Not as a beginner. Modes become valuable when you're comfortable with pentatonic and major/minor scales and want to expand your tonal palette for soloing and composition.

### What's the most useful mode?
Dorian (for jazz/funk minor) and Mixolydian (for blues/rock) are the most widely used beyond basic major and minor.

### Are modes just for lead guitar?
No. Modes influence chord progressions too. A Dorian-based progression (like Am-D) has a different feel than an Aeolian-based one (Am-F).

### People Also Ask

**What are the 7 modes of the major scale?** Ionian (major), Dorian, Phrygian, Lydian, Mixolydian, Aeolian (natural minor), and Locrian. Each starts from a different degree of the major scale.

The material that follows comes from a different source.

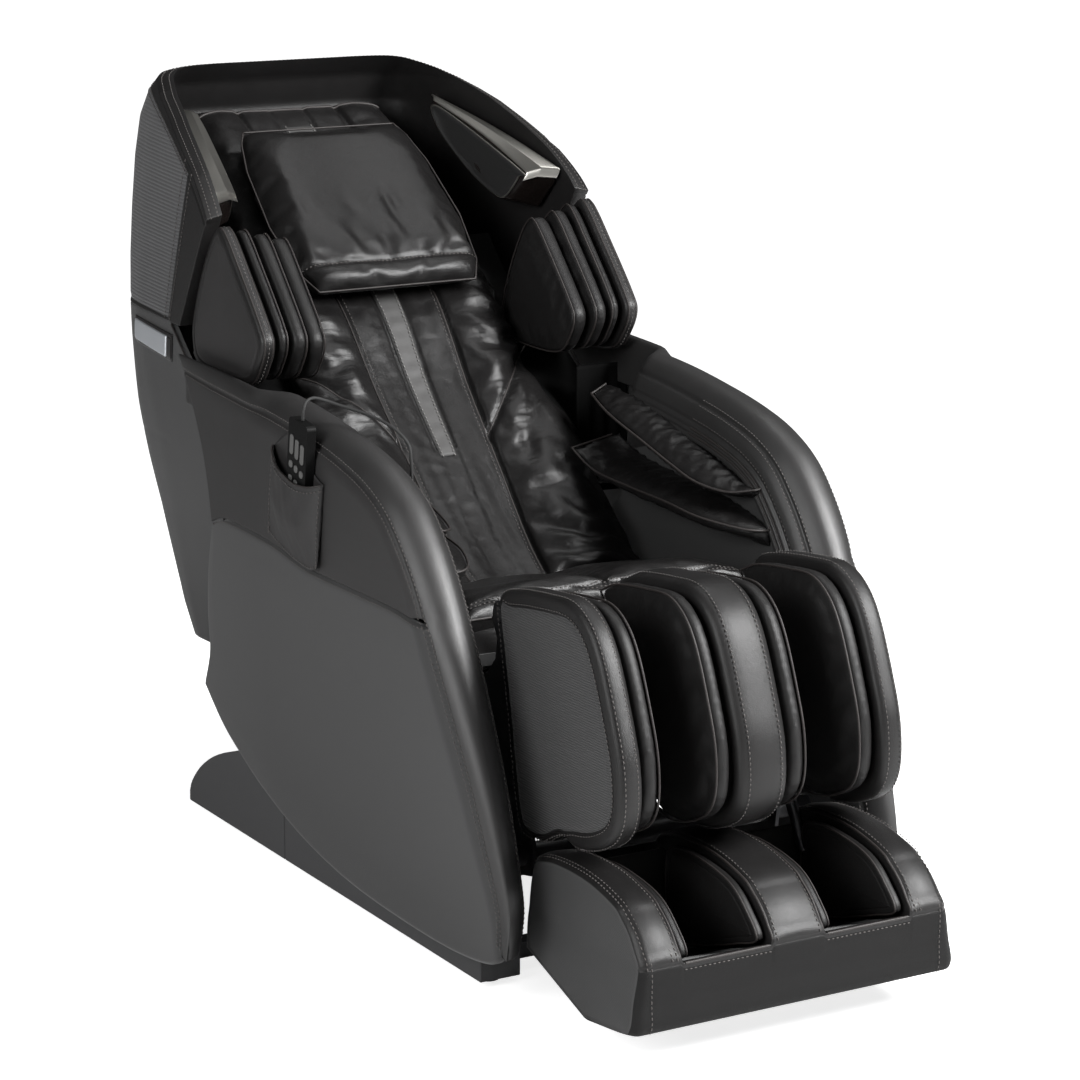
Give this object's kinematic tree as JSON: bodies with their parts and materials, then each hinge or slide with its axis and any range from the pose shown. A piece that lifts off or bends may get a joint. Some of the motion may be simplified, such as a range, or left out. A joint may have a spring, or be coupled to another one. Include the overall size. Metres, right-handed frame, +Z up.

**What's the difference between modes and scales?** Modes ARE scales - they're specific scales derived from starting on different notes of the major scale. Each mode has a unique interval pattern and mood.

**How do I practice modes on guitar?** Play a drone chord (e.g., Dm7 for Dorian), then play the mode over it, emphasizing the characteristic note that defines that mode's unique sound.